### Material
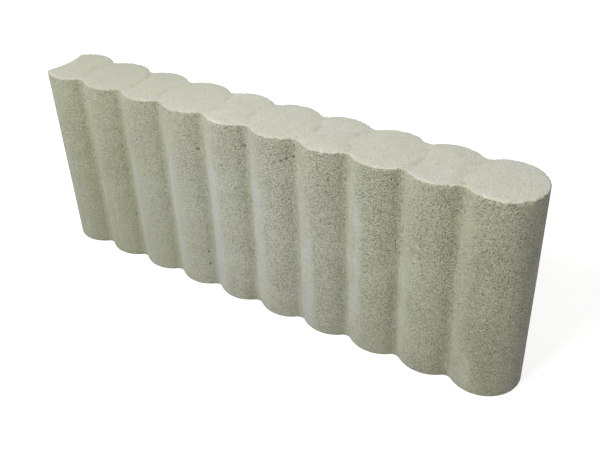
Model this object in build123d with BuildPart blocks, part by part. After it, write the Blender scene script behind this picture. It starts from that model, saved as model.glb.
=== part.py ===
# Scalloped garden edging stone: one dry-pressed concrete block, a row of upright round lobes.
# It stands on its flat base. X runs along the row, Y across it, Z up, in millimetres.
import os
from build123d import *

os.makedirs("parts", exist_ok=True)

# Row of lobes: the laying length is lobes times pitch
lobes = 10
pitch = 50.0
height = 196.5

# Section of the row
lobe_radius = 33.0
valley_radius = 7.0

# The round end is a little slimmer and further in, so that it enters the next stone freely
end_radius = 32.5
end_setback = 0.7
end_x = (lobes - 1) * pitch - end_setback

# Hollow end, with an upright horn on each side that is rounded where it left the mould
socket_radius = 47.0
socket_x = -64.5
horn_radius = 2.0

# The pressed top of each lobe is a shallow dome, and neighbouring domes meet in a faint crease
crown_drop = 1.0
crown_radius = (lobe_radius**2 + crown_drop**2) / (2 * crown_drop)

# Arrises, taken off flat here, where the real ones are worn round
top_arris = 0.8
base_arris = 0.8

full_lobes = [(i * pitch, 0) for i in range(lobes - 1)]


def in_valley(corner):
    return 0 < corner.X < end_x and abs(corner.Y) < 0.9 * lobe_radius


def on_horn(corner):
    return corner.X < 0 and abs(corner.Y) > lobe_radius / 2


# Plan of the stone, with the first lobe's centre at the origin
with BuildSketch() as plan:
    with Locations(full_lobes):
        Circle(lobe_radius)
    with Locations((end_x, 0)):
        Circle(end_radius)
    fillet(plan.vertices().filter_by(in_valley), valley_radius)
    with Locations((socket_x, 0)):
        Circle(socket_radius, mode=Mode.SUBTRACT)
    fillet(plan.vertices().filter_by(on_horn), horn_radius)

outline = plan.sketch.bounding_box()
middle_x = (outline.min.X + outline.max.X) / 2

# Block under one lobe's domed top, wide enough to reach past the lobe and its valleys
block_side = 2.1 * lobe_radius
with BuildPart() as dome:
    Box(block_side, block_side, height, align=(Align.CENTER, Align.CENTER, Align.MIN))
    with Locations((0, 0, height - crown_radius)):
        Sphere(crown_radius, mode=Mode.INTERSECT)

# The stone: a row of domed blocks, cut to the plan, with its arrises taken off
with BuildPart() as edging_stone:
    with Locations([(i * pitch - middle_x, 0, 0) for i in range(lobes)]):
        add(dome.part)
    with BuildSketch():
        with Locations((-middle_x, 0)):
            add(plan.sketch)
    extrude(amount=height, mode=Mode.INTERSECT)
    base = edging_stone.faces().sort_by(Axis.Z)[0]
    walls = edging_stone.faces().filter_by(lambda face: abs(face.normal_at(face.center()).Z) < 0.1)
    rim = walls.edges().filter_by(lambda edge: edge.bounding_box().min.Z > height / 2)
    chamfer(base.edges(), base_arris)
    chamfer(rim, top_arris)

edging_stone.part.label = "edging_stone"
export_step(edging_stone.part, "parts/edging_stone.step")
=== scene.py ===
# Scalloped garden edging stone, one dry-pressed concrete block, seen from its round end.
# All lengths are in metres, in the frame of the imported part: X along the row, Z up.
import math

import bmesh
import bpy
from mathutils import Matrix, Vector, noise


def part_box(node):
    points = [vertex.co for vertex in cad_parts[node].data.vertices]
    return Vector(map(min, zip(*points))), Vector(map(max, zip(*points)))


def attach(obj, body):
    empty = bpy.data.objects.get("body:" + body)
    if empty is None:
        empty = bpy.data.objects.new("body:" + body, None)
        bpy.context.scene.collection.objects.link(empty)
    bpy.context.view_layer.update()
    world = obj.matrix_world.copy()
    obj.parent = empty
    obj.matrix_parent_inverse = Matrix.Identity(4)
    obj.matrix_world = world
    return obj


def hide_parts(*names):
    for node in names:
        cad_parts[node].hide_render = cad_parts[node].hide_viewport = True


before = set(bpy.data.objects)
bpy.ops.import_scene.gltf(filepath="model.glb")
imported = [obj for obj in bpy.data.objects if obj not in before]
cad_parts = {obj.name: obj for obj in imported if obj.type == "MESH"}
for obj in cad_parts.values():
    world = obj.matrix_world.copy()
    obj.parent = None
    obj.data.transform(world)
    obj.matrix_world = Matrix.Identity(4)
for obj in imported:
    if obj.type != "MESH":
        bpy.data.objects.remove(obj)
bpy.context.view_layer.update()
MM = 0.001

# Camera: about 1.3 m from the middle of the stone, to the right of its front and above it,
# with the lens moved a little down, as in the photograph.
camera_data = bpy.data.cameras.new("camera")
camera_data.sensor_width = 36
camera_data.lens = 47.34
camera_data.shift_x = 0.0072
camera_data.shift_y = -0.0441
camera = bpy.data.objects.new("camera", camera_data)
camera.location = (0.3715, -0.5014, 0.5080)
camera.rotation_euler = [math.radians(a) for a in (57.256, 2.118, 33.030)]
bpy.context.scene.collection.objects.link(camera)
bpy.context.scene.camera = camera

# The stone: a block of semi-dry concrete rammed into a steel mould and pushed out at once,
# so its walls show open sand grain and pores, and its top the smooth skin left by the press head.
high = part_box("edging_stone")[1]
height = high.z
lobe_count = 10
pitch = 50 * MM
lobe_radius = 33 * MM
end_radius = 32.5 * MM
valley_radius = 7 * MM
socket_radius = 47 * MM
horn_radius = 2 * MM
end_setback = 0.7 * MM
socket_offset = 64.5 * MM
end_x = high.x - end_radius
first_x = end_x - (lobe_count - 1) * pitch + end_setback
socket_x = first_x - socket_offset
crown_drop = 1 * MM
arris_radius = 0.8 * MM
arc_step = 1.2 * MM
weld_gap = 0.05 * MM
wall_grey = "#C8CCC1"
wall_olive = "#A0A48D"
wall_yellow = "#BEC1A3"
wall_green = "#AFB29A"
wall_warm = "#A3A384"
wall_paste_and_reflection = "#BCC3C2"
wall_foot_shade = "#9A9A82"
sand_pale = "#E8E7CC"
sand_dark = "#7C7B54"
painted_pit_shade = "#4E4814"
# The top's colours are paler than the wall's, partly for its pressed skin and partly as painted light from
# above
skin_grey = "#D5D7C9"
skin_pale = "#DFE0D2"
skin_old = "#CDCEBE"
skin_warm = "#D7D5BC"
skin_highlight = "#E2E1D1"

lobes = [(first_x + i * pitch, lobe_radius) for i in range(lobe_count - 1)]
lobes.append((end_x, end_radius))


def centre_between(a, reach_a, b, reach_b):
    """The point behind the middle line at these distances from two points a and b on that line."""
    x = (a + b) / 2 + (reach_a**2 - reach_b**2) / (2 * (b - a))
    return Vector((x, math.sqrt(reach_a**2 - (x - a) ** 2), 0))


def bearing(x, point):
    """Angle of a point, seen from a place on the middle line."""
    return math.atan2(point.y, point.x - x)


def add_arc(bm, centre, radius, start, end):
    """Spins one vertex round a centre, from one angle to another, in steps of about arc_step."""
    begin = bmesh.ops.create_vert(bm, co=centre + radius * Vector((math.cos(start), math.sin(start), 0)))
    steps = max(3, round(abs(end - start) * radius / arc_step))
    bmesh.ops.spin(bm, geom=begin["vert"], cent=centre, axis=(0, 0, 1), angle=end - start, steps=steps)


horn = centre_between(socket_x, socket_radius + horn_radius, first_x, lobe_radius - horn_radius)
valleys = [
    centre_between(a, radius_a + valley_radius, b, radius_b + valley_radius)
    for (a, radius_a), (b, radius_b) in zip(lobes, lobes[1:])
]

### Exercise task
Every line of the data above should be copied exactly.

### Task answer
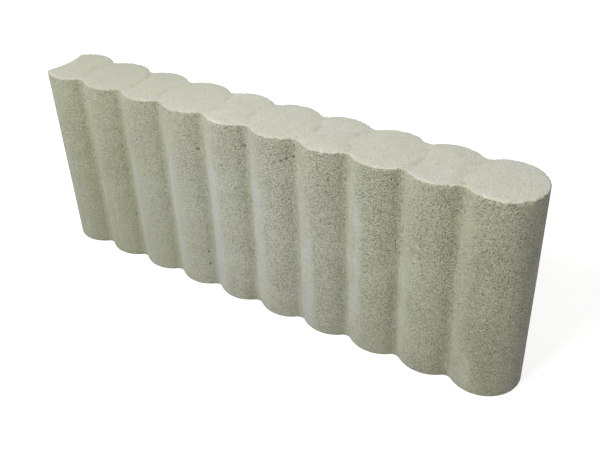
Model this object in build123d with BuildPart blocks, part by part. After it, write the Blender scene script behind this picture. It starts from that model, saved as model.glb.
=== part.py ===
# Scalloped garden edging stone: one dry-pressed concrete block, a row of upright round lobes.
# It stands on its flat base. X runs along the row, Y across it, Z up, in millimetres.
import os
from build123d import *

os.makedirs("parts", exist_ok=True)

# Row of lobes: the laying length is lobes times pitch
lobes = 10
pitch = 50.0
height = 196.5

# Section of the row
lobe_radius = 33.0
valley_radius = 7.0

# The round end is a little slimmer and further in, so that it enters the next stone freely
end_radius = 32.5
end_setback = 0.7
end_x = (lobes - 1) * pitch - end_setback

# Hollow end, with an upright horn on each side that is rounded where it left the mould
socket_radius = 47.0
socket_x = -64.5
horn_radius = 2.0

# The pressed top of each lobe is a shallow dome, and neighbouring domes meet in a faint crease
crown_drop = 1.0
crown_radius = (lobe_radius**2 + crown_drop**2) / (2 * crown_drop)

# Arrises, taken off flat here, where the real ones are worn round
top_arris = 0.8
base_arris = 0.8

full_lobes = [(i * pitch, 0) for i in range(lobes - 1)]


def in_valley(corner):
    return 0 < corner.X < end_x and abs(corner.Y) < 0.9 * lobe_radius


def on_horn(corner):
    return corner.X < 0 and abs(corner.Y) > lobe_radius / 2


# Plan of the stone, with the first lobe's centre at the origin
with BuildSketch() as plan:
    with Locations(full_lobes):
        Circle(lobe_radius)
    with Locations((end_x, 0)):
        Circle(end_radius)
    fillet(plan.vertices().filter_by(in_valley), valley_radius)
    with Locations((socket_x, 0)):
        Circle(socket_radius, mode=Mode.SUBTRACT)
    fillet(plan.vertices().filter_by(on_horn), horn_radius)

outline = plan.sketch.bounding_box()
middle_x = (outline.min.X + outline.max.X) / 2

# Block under one lobe's domed top, wide enough to reach past the lobe and its valleys
block_side = 2.1 * lobe_radius
with BuildPart() as dome:
    Box(block_side, block_side, height, align=(Align.CENTER, Align.CENTER, Align.MIN))
    with Locations((0, 0, height - crown_radius)):
        Sphere(crown_radius, mode=Mode.INTERSECT)

# The stone: a row of domed blocks, cut to the plan, with its arrises taken off
with BuildPart() as edging_stone:
    with Locations([(i * pitch - middle_x, 0, 0) for i in range(lobes)]):
        add(dome.part)
    with BuildSketch():
        with Locations((-middle_x, 0)):
            add(plan.sketch)
    extrude(amount=height, mode=Mode.INTERSECT)
    base = edging_stone.faces().sort_by(Axis.Z)[0]
    walls = edging_stone.faces().filter_by(lambda face: abs(face.normal_at(face.center()).Z) < 0.1)
    rim = walls.edges().filter_by(lambda edge: edge.bounding_box().min.Z > height / 2)
    chamfer(base.edges(), base_arris)
    chamfer(rim, top_arris)

edging_stone.part.label = "edging_stone"
export_step(edging_stone.part, "parts/edging_stone.step")
=== scene.py ===
# Scalloped garden edging stone, one dry-pressed concrete block, seen from its round end.
# All lengths are in metres, in the frame of the imported part: X along the row, Z up.
import math

import bmesh
import bpy
from mathutils import Matrix, Vector, noise


def part_box(node):
    points = [vertex.co for vertex in cad_parts[node].data.vertices]
    return Vector(map(min, zip(*points))), Vector(map(max, zip(*points)))


def attach(obj, body):
    empty = bpy.data.objects.get("body:" + body)
    if empty is None:
        empty = bpy.data.objects.new("body:" + body, None)
        bpy.context.scene.collection.objects.link(empty)
    bpy.context.view_layer.update()
    world = obj.matrix_world.copy()
    obj.parent = empty
    obj.matrix_parent_inverse = Matrix.Identity(4)
    obj.matrix_world = world
    return obj


def hide_parts(*names):
    for node in names:
        cad_parts[node].hide_render = cad_parts[node].hide_viewport = True


before = set(bpy.data.objects)
bpy.ops.import_scene.gltf(filepath="model.glb")
imported = [obj for obj in bpy.data.objects if obj not in before]
cad_parts = {obj.name: obj for obj in imported if obj.type == "MESH"}
for obj in cad_parts.values():
    world = obj.matrix_world.copy()
    obj.parent = None
    obj.data.transform(world)
    obj.matrix_world = Matrix.Identity(4)
for obj in imported:
    if obj.type != "MESH":
        bpy.data.objects.remove(obj)
bpy.context.view_layer.update()
MM = 0.001

# Camera: about 1.3 m from the middle of the stone, to the right of its front and above it,
# with the lens moved a little down, as in the photograph.
camera_data = bpy.data.cameras.new("camera")
camera_data.sensor_width = 36
camera_data.lens = 47.34
camera_data.shift_x = 0.0072
camera_data.shift_y = -0.0441
camera = bpy.data.objects.new("camera", camera_data)
camera.location = (0.3715, -0.5014, 0.5080)
camera.rotation_euler = [math.radians(a) for a in (57.256, 2.118, 33.030)]
bpy.context.scene.collection.objects.link(camera)
bpy.context.scene.camera = camera

# The stone: a block of semi-dry concrete rammed into a steel mould and pushed out at once,
# so its walls show open sand grain and pores, and its top the smooth skin left by the press head.
high = part_box("edging_stone")[1]
height = high.z
lobe_count = 10
pitch = 50 * MM
lobe_radius = 33 * MM
end_radius = 32.5 * MM
valley_radius = 7 * MM
socket_radius = 47 * MM
horn_radius = 2 * MM
end_setback = 0.7 * MM
socket_offset = 64.5 * MM
end_x = high.x - end_radius
first_x = end_x - (lobe_count - 1) * pitch + end_setback
socket_x = first_x - socket_offset
crown_drop = 1 * MM
arris_radius = 0.8 * MM
arc_step = 1.2 * MM
weld_gap = 0.05 * MM
wall_grey = "#C8CCC1"
wall_olive = "#A0A48D"
wall_yellow = "#BEC1A3"
wall_green = "#AFB29A"
wall_warm = "#A3A384"
wall_paste_and_reflection = "#BCC3C2"
wall_foot_shade = "#9A9A82"
sand_pale = "#E8E7CC"
sand_dark = "#7C7B54"
painted_pit_shade = "#4E4814"
# The top's colours are paler than the wall's, partly for its pressed skin and partly as painted light from
# above
skin_grey = "#D5D7C9"
skin_pale = "#DFE0D2"
skin_old = "#CDCEBE"
skin_warm = "#D7D5BC"
skin_highlight = "#E2E1D1"

lobes = [(first_x + i * pitch, lobe_radius) for i in range(lobe_count - 1)]
lobes.append((end_x, end_radius))


def centre_between(a, reach_a, b, reach_b):
    """The point behind the middle line at these distances from two points a and b on that line."""
    x = (a + b) / 2 + (reach_a**2 - reach_b**2) / (2 * (b - a))
    return Vector((x, math.sqrt(reach_a**2 - (x - a) ** 2), 0))


def bearing(x, point):
    """Angle of a point, seen from a place on the middle line."""
    return math.atan2(point.y, point.x - x)


def add_arc(bm, centre, radius, start, end):
    """Spins one vertex round a centre, from one angle to another, in steps of about arc_step."""
    begin = bmesh.ops.create_vert(bm, co=centre + radius * Vector((math.cos(start), math.sin(start), 0)))
    steps = max(3, round(abs(end - start) * radius / arc_step))
    bmesh.ops.spin(bm, geom=begin["vert"], cent=centre, axis=(0, 0, 1), angle=end - start, steps=steps)


horn = centre_between(socket_x, socket_radius + horn_radius, first_x, lobe_radius - horn_radius)
valleys = [
    centre_between(a, radius_a + valley_radius, b, radius_b + valley_radius)
    for (a, radius_a), (b, radius_b) in zip(lobes, lobes[1:])
]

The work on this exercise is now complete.